The court awarded Hurwitz $72,255,147.

So what happened to Headwaters Forest? The feds eventually acquired it in a settlement with PALCO, and paid for it. For the government’s take on that settlement, see David J. Hayes, Saving the Headwaters Forest: A Jewel That Nearly Got Away, 30 ELR 10131 (2000). And what happened to those administrative charges? The same thing; the OTS administrative judge rejected all 13 claims filed by the agency and ruled in Hurwitz’a favor. Dennis Pfaff, Judge Suggests Killing Maxxam Case, L.A. Daily Jour., Sep. 19, 2001, at 1.
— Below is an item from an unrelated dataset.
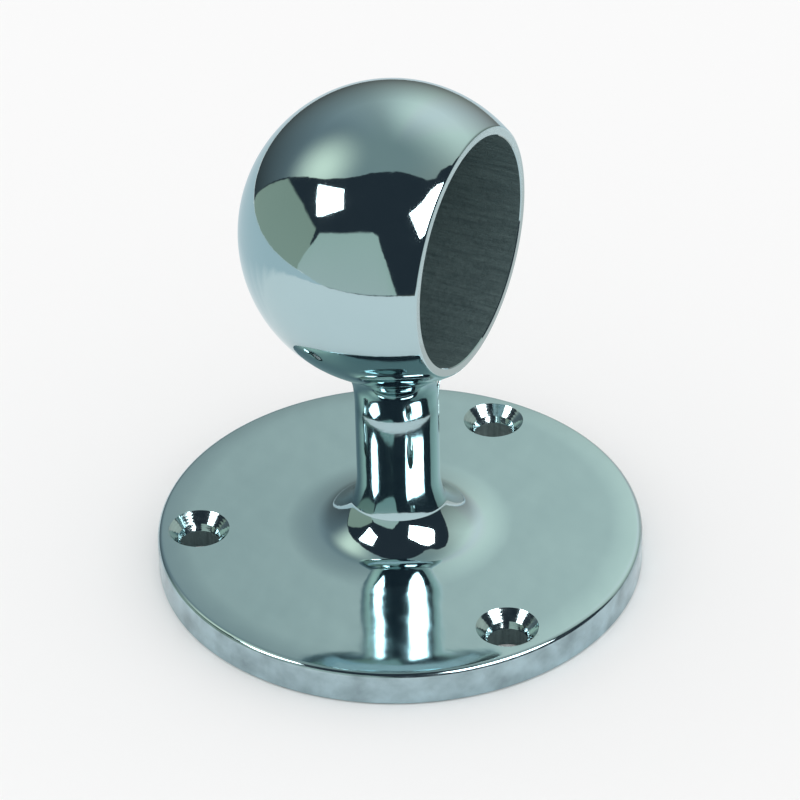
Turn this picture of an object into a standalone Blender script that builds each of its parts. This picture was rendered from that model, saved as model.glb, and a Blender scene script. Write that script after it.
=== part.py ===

 Oh, we almost forgot. On August 25, 2005, at B1, the Los Angeles Times carried an article, by Tim Reiterman and E. Scott Rickard, entitled Government Ordered to Pay in Ploy for Redwoods, airing this whole sorry saga. But even though reported in Morrison’s newspaper, you won’t find any reference to the feds’ misdeeds or their richly earned comeuppance in her column. Why ruin a good diatribe with facts?

 

Full disclosure: Though not involved in the Texas litigation, the author’s firm, then Berger & Norton, represented PALCO in its inverse condemnation action against the feds who settled for $380 million, including a transfer to PALCO of the 7,700 acre Elk River Timberlands. For the details of the settlement and a review of the incredible, pervasive press misrepresentations that accompanied this controversy, see Gideon Kanner, Redwoods, Junk Bonds, and Tools of Cosa Nostra: A Visit to the Dark Side of the Headwaters Controversy, 30 ELR 10756. Also, for an economist’s view of the Headwaters affair, see,  Harry DeAngelo and Linda DeAngelo, Ancient Redwoods and Politics of Finance: The Hostile Takeover of the Pacific Lumber Company, 41 J. Fin. Econ. J. 3 (1998).